Curry-Fishtorn said he was looking where to go next, including North or South Dakota where there were rigs he could get a job (North Dakota) quickly without a background check, or head to a family vacation rental in Florida, charging documents state.

The girl feared she and her whole family were in danger, adding his plan to marry her was “crazy,” records state. During her time in Arkansas, she went along with Curry-Fishtorn’s plan, seeing there were four guns in the wall of his friend’s house, unsure if they were loaded.

Curry-Fishtorn’s sister later told police that he had been violent with her and once cocked a gun at their mother, records state. He was “volatile and angry,” she said in court documents.

His sister told police that if a September hearing for violating the restraining order didn’t go well, “there was a suicide pact in the works,” she said in charging documents.

The girl said she never had a suicide pact with Curry-Fishtorn, but was afraid he would kill her and himself, documents state. She told police he once put a gun to her head, then his, alternating, then asking her to hold a gun to his head, records show.

“I hope they keep him in prison for as long as they possibly can,” the girl said in court records.

The girl’s mother filed a 20-page restraining order against Curry-Fishtorn, which was granted on May 20, Lake Superior court records show, citing stalking and fear of physical harm.

Like in court documents, the woman said her daughter met him at a Crown Point Marine recruiting event in January, where she later trained weekly, hoping to join the service. Curry-Fishtorn was a Marine that helped with new recruits, the mother wrote.

In March, the woman was alarmed to find him sitting in her living room when returning 45 minutes after leaving for work. Curry-Fishtorn bolted out the door, then returned.

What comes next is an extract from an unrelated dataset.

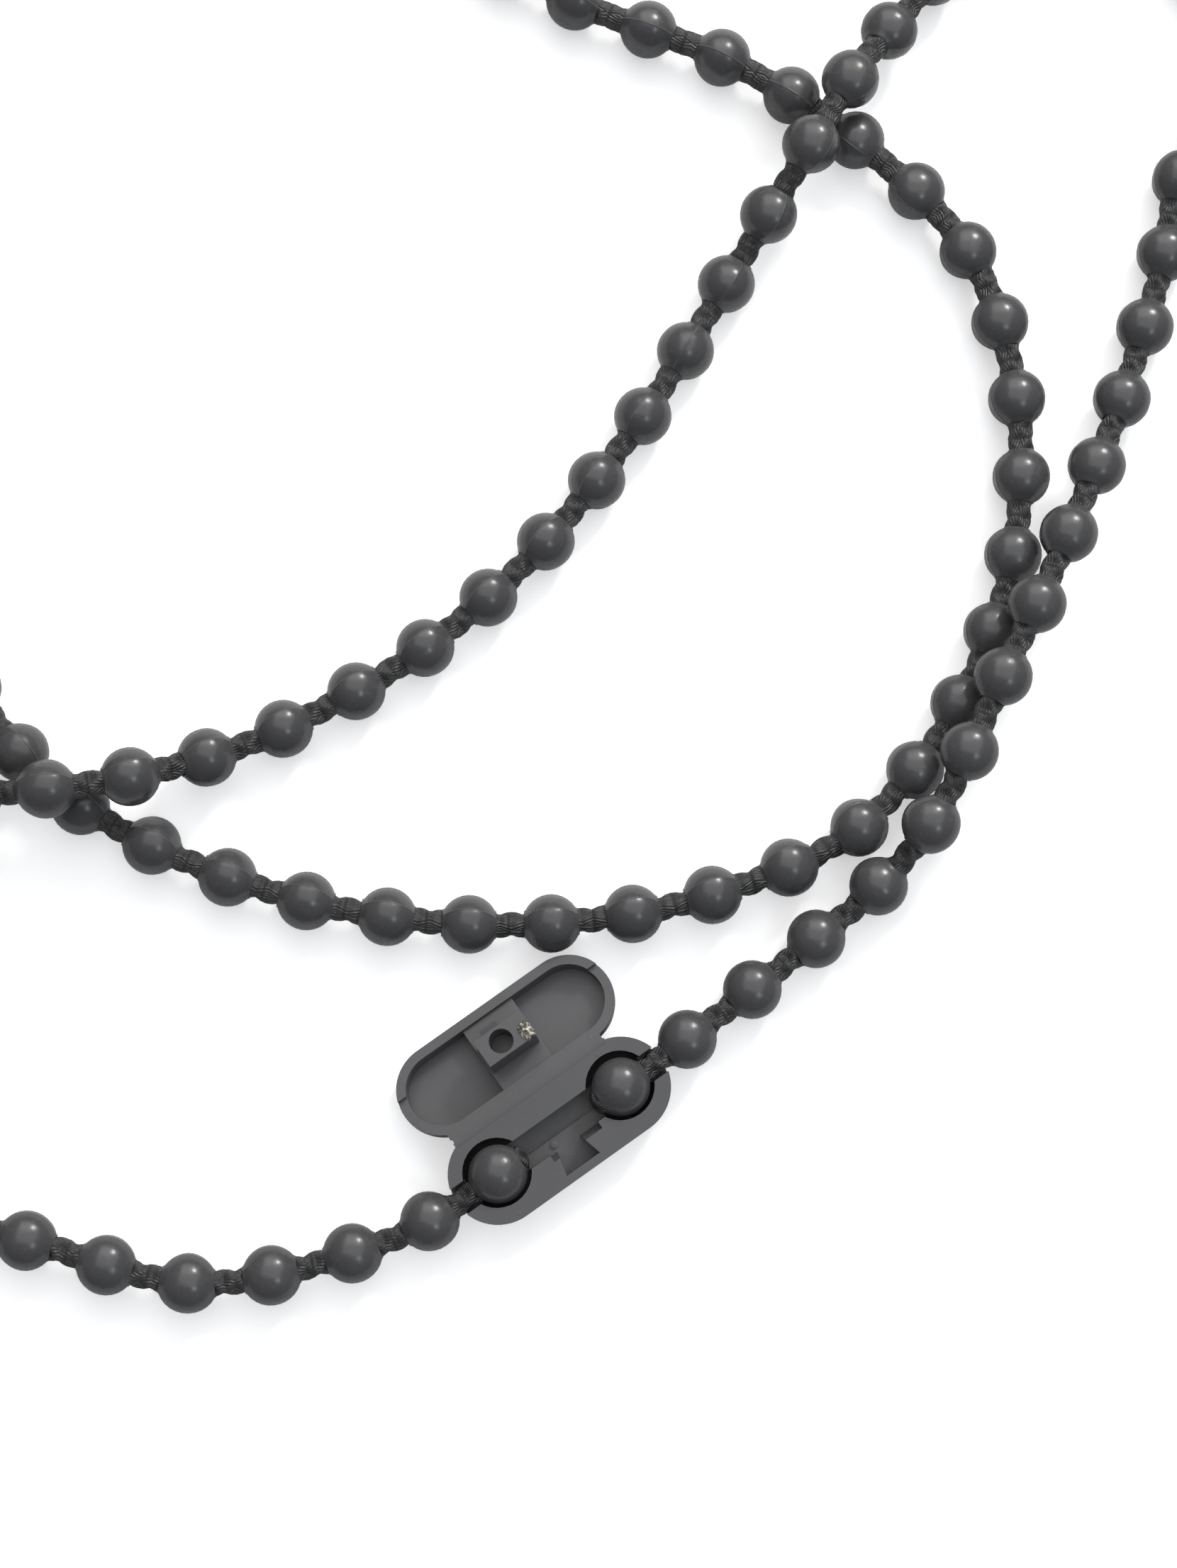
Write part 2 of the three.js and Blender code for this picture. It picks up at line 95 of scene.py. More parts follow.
ROUTE_TO_COIL = [
    # out of the connector, over the outer strand and round the top right
    (9.4, 6.6, 0.25), (18.9, 13.9, 0), (23.5, 17.8, 0.45), (27.2, 22.3, 2.25), (32.4, 32.9, 3.55),
    (37.7, 43.9, 2.75), (42.5, 55, 0.35), (45.8, 65.3, 0), (46.9, 70.6, 0), (50.2, 76.6, 0),
    (51.1, 83.8, 0), (46.3, 90.9, 0), (37, 92.6, 0), (30.2, 88.5, 0.1),
    # down across the middle, over the outer strand at both crossings
    (25.8, 83.3, 0.85), (22.3, 78.5, 2.95), (19, 73, 3.45), (13, 63.5, 0.15), (6.4, 52.9, 0),
    (-1, 43.2, 0), (-9.8, 35.3, 0), (-20.1, 29.3, 0), (-25.8, 27, 0.85), (-31.6, 25.2, 3.3),
    (-37.6, 24.3, 3.9), (-44, 24.3, 1.4),
    # turned back on itself at the left
    (-52.7, 25, 0), (-59.7, 29.5, 0), (-61.2, 37.7, 0), (-55.1, 43.2, 0), (-47.5, 40.4, 0),
    (-43.2, 32.8, 0), (-38.9, 27.1, 0),
    # outer strand: along the bottom, up the right and away to the top left
    (-34.2, 23.2, 0), (-23.6, 18.2, 0), (-11.9, 15.4, 0), (-0.1, 15, 0), (11.4, 17.1, 0),
    (21.9, 21.9, 0), (29.6, 31.2, 0), (33.8, 42.2, 0), (34.4, 54, 0), (31.1, 65.3, 0),
    (22.7, 74.1, 0), (13.1, 80.3, 0), (1.9, 84.7, 0), (-3.4, 87.6, 0), (-13, 91.8, 0),
    (-30, 95, 0), (-50, 97.1, 0),
]
ROUTE_FROM_COIL = [
    # up over the turns, out of the coil and back to the connector
    (-74.3, 86.9, 0.65), (-78.9, 85.8, 2.85), (-85.8, 82.5, 4.55), (-92.7, 76.1, 4.75),
    (-97.2, 67.6, 4.35), (-98.2, 58.6, 2.25), (-98.4, 50.5, 0.25), (-97.4, 40, 0),
    (-92.8, 24.1, 0), (-82.4, 9.6, 0), (-66.9, -0.8, 0), (-50.5, -4.6, 0), (-43.2, -6.4, 0),
    (-37.4, -7.9, 0), (-26, -10.8, 0), (-14.5, -8.6, 0), (-9.1, -6.3, 0.25),
]
COIL_CENTRE = (-69.8, 70)
COIL_RADIUS = 26.56
COIL_STEP = 4.6  # from one turn to the next
COIL_TURNS = 2
POINTS_PER_TURN = 12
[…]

He told the woman he struggled with “major anger issues” and the girl helps calm him, she wrote.

“Should I be scared of you? Are you going to hurt my daughter,” she told Curry-Fishtorn. “I asked him if he was in my place, he (said) he would call the police and have him arrested.”

As the relationship developed, the mom tried to stop her daughter from seeing him. During the spring, the girl admitted she snuck out several times between 10 p.m. and 4 a.m. to see him, documents state.

Visiting her daughter at a hostess job, she was alarmed to find an Instagram live video was running on the teen’s phone “so he can watch her and know who she is talking to,” she wrote. She was also caught on Skype with him multiple times during school, a teacher told the mother.

In May, some relatives went to Curry-Fishtorn’s mother’s house to warn her about the relationship. His mother was “mortified,” saying her son said the girl was almost 18. She pledged to get her son to break it off, court documents said.